Obed and Isaac’s Microbrewery offers one of Springfield’s finest horseshoe meals.
Credit: Adam Alexander/Illinois Office of Tourism

The state capital of Illinois, Springfield is the epicenter of government activity. It is also the town that serves a dish rarely found anywhere else: The horseshoe. An open-faced sandwich that consists of thick-sliced toasted bread, a hamburger patty, copious amounts of French fries and is coated in a rich cheese sauce, the horseshoe is a delicacy that Springfield residents and visitors alike relish. While Springfield has a multitude of establishments that serve the horseshoe, one of its tastiest can be found at Obed and Isaac’s Microbrewery. Stationed near the Lincoln Home National Historic Site, Obed and Isaac’s offers a wide range of meat options with its horseshoe, including ground sirloin, pulled pork and lamb, and complements that dish with an eclectic menu and locally crafted beer.

Down the road is Incredibly Delicious, an inviting French bakery and café that lives up to its lofty name. Located inside of the historic Weber House, a 19th-century mansion in downtown Springfield, this locally owned shop specializes in artisanal breads, traditional croissants, handmade pastries, specialty cakes and desserts. Lunch is served six days a week, and everything is made on-site, including the shop’s signature flourless chocolate cake.

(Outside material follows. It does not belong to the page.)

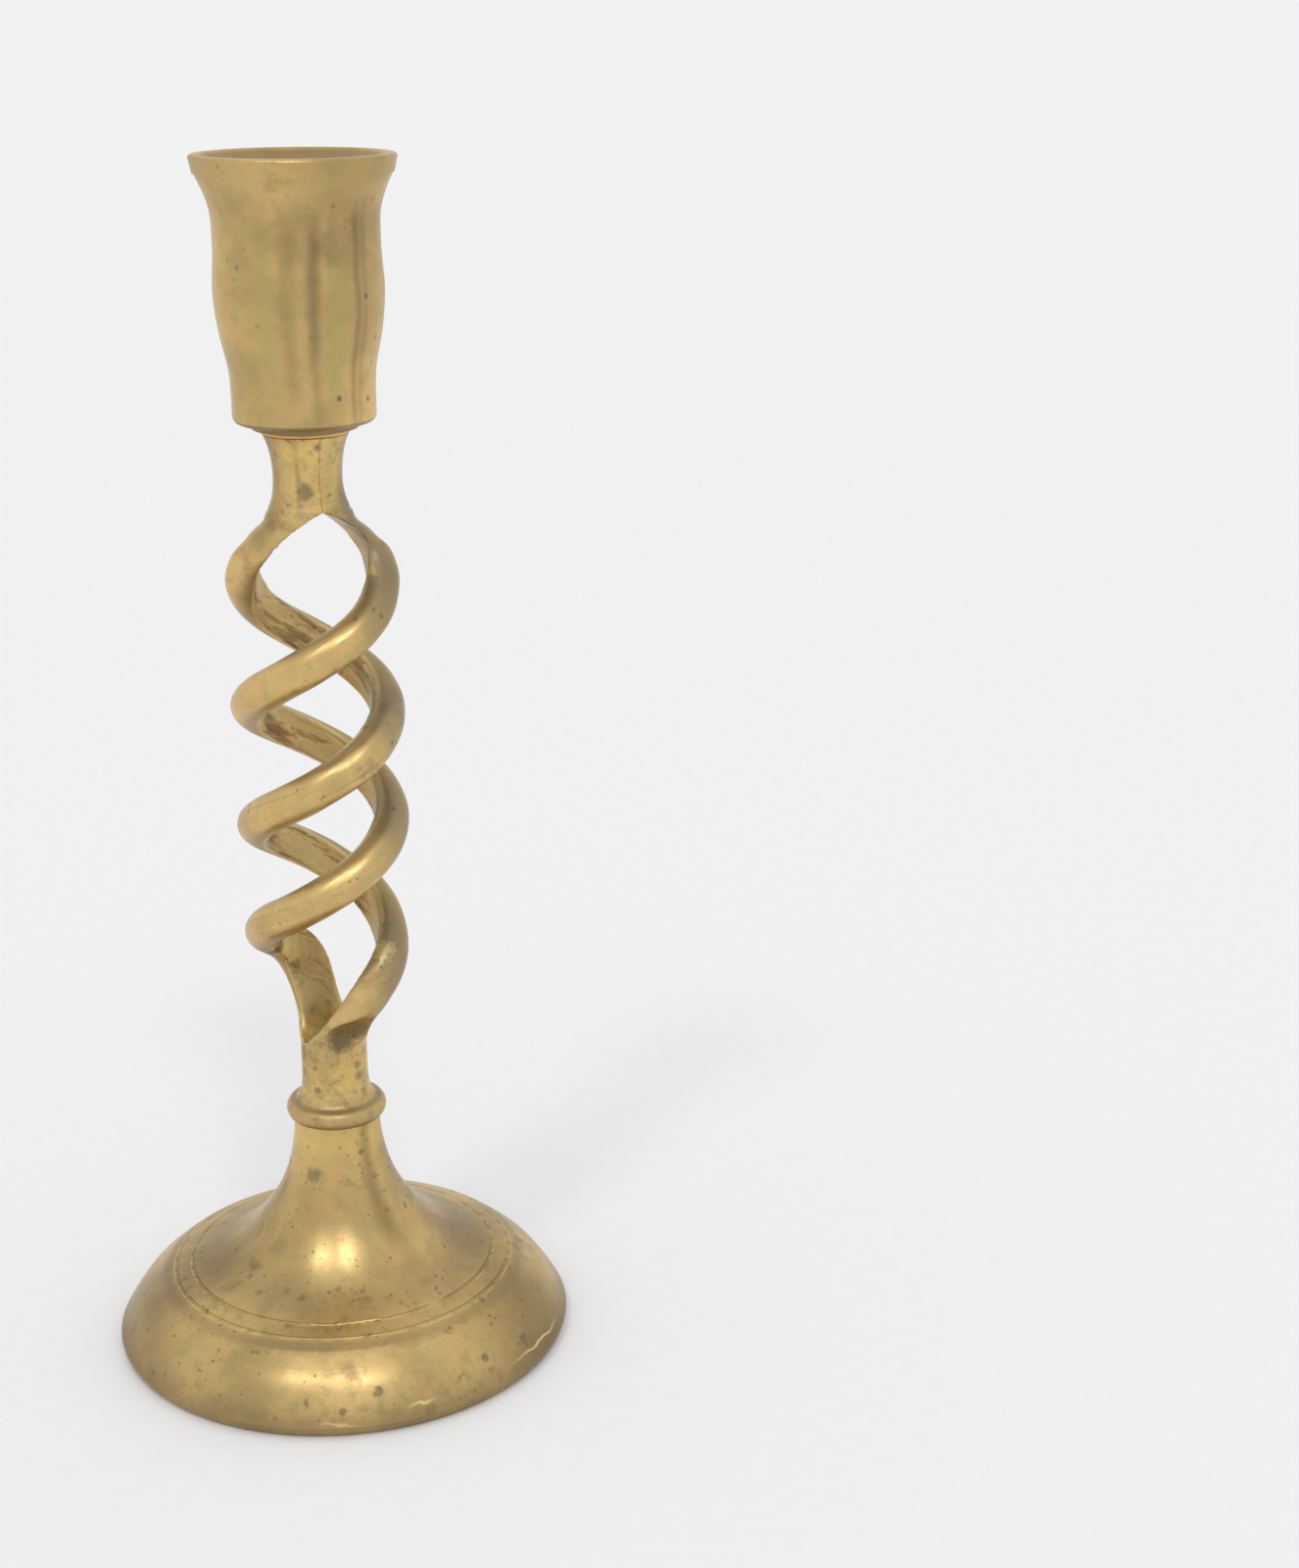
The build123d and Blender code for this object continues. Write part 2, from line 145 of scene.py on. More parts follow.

Established in 1884, Maldaner’s Restaurant and Catering has been an institution in Springfield for generations. And while a visit to Maldaner’s is akin to taking a trip back into time, the celebrated restaurant also serves the best of contemporary American fine dining. Maldaner’s features seasonal local and regional ingredients influenced by Mediterranean composition and preparation, and heirloom vegetables, humanely raised meats and slow food are all artistically prepared and presented.